|Title||Deep Neural Networks for Choice Analysis: Architecture Design with Alternative-Specific Utility Functions|
|Publication Type||Journal Article|
|Year of Publication||2020|
|Authors||Shenhao Wang, Baichuan Mo, Jinhua Zhao|
|Journal||Transportation Research Part C|
Whereas deep neural network (DNN) is increasingly applied to choice analysis, it is challenging to reconcile domain-specific behavioral knowledge with generic-purpose DNN, to improve DNN’s interpretability and predictive power, and to identify effective regularization methods for specific tasks. To address these challenges, this study demonstrates the use of behavioral knowledge for designing a particular DNN architecture with alternative-specific utility functions (ASU-DNN) and thereby improving both the predictive power and interpretability. Unlike a fully connected DNN (F-DNN), which computes the utility value of an alternative k by using the attributes of all the alternatives, ASU-DNN computes it by using only k's own attributes.
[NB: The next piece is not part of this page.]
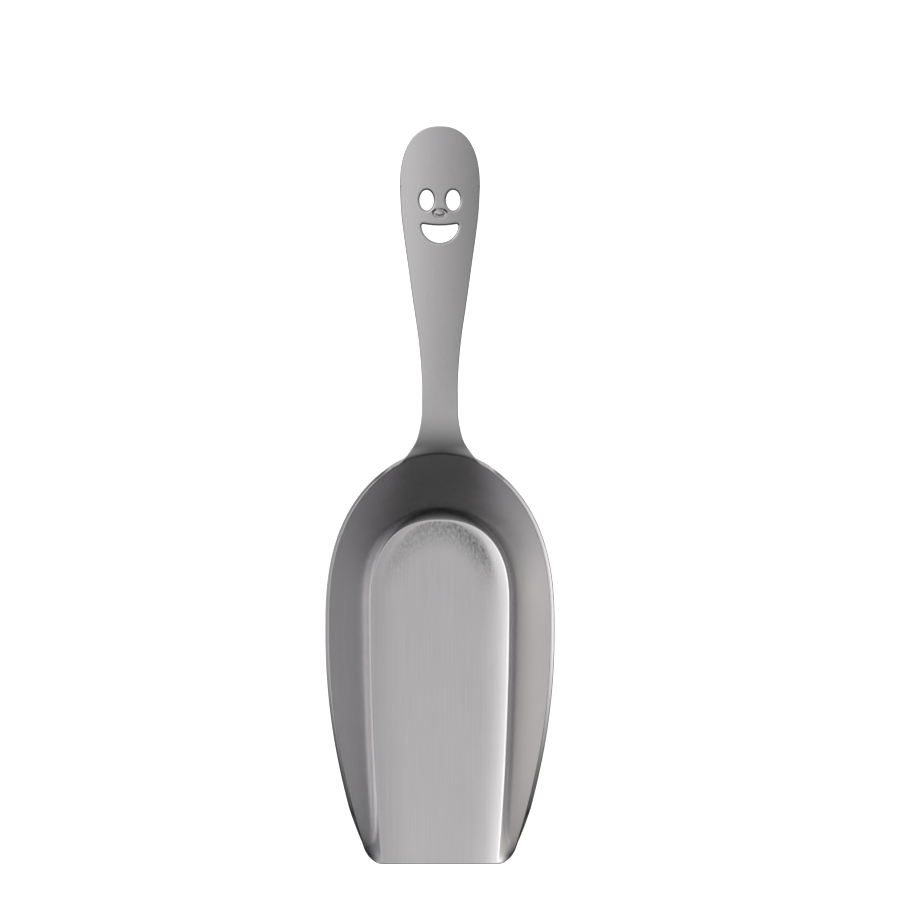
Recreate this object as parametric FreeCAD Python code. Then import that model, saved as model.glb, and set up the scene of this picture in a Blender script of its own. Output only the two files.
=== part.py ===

Theoretically, ASU-DNN can substantially reduce the estimation error of F-DNN because of its lighter architecture and sparser connectivity, although the constraint of alternative-specific utility can cause ASU-DNN to exhibit a larger approximation error. Empirically, ASU-DNN has 2-3% higher prediction accuracy than F-DNN over the whole hyperparameter space in a private dataset collected in Singapore and a public dataset available in the R mlogit package. The alternative-specific connectivity is associated with the independence of irrelevant alternative (IIA) constraint, which as a domain-knowledge-based regularization method is more effective than the most popular generic-purpose explicit and implicit regularization methods and architectural hyperparameters. ASU-DNN provides a more regular substitution pattern of travel mode choices than F-DNN does, rendering ASU-DNN more interpretable. The comparison between ASU-DNN and F-DNN also aids in testing behavioral knowledge. Our results reveal that individuals are more likely to compute utility by using an alternative’s own attributes, supporting the long-standing practice in choice modeling. Overall, this study demonstrates that behavioral knowledge can guide the architecture design of DNN, function as an effective domain-knowledge-based regularization method, and improve both the interpretability and predictive power of DNN in choice analysis. Future studies can explore the generalizability of ASU-DNN and other possibilities of using utility theory to design DNN architectures.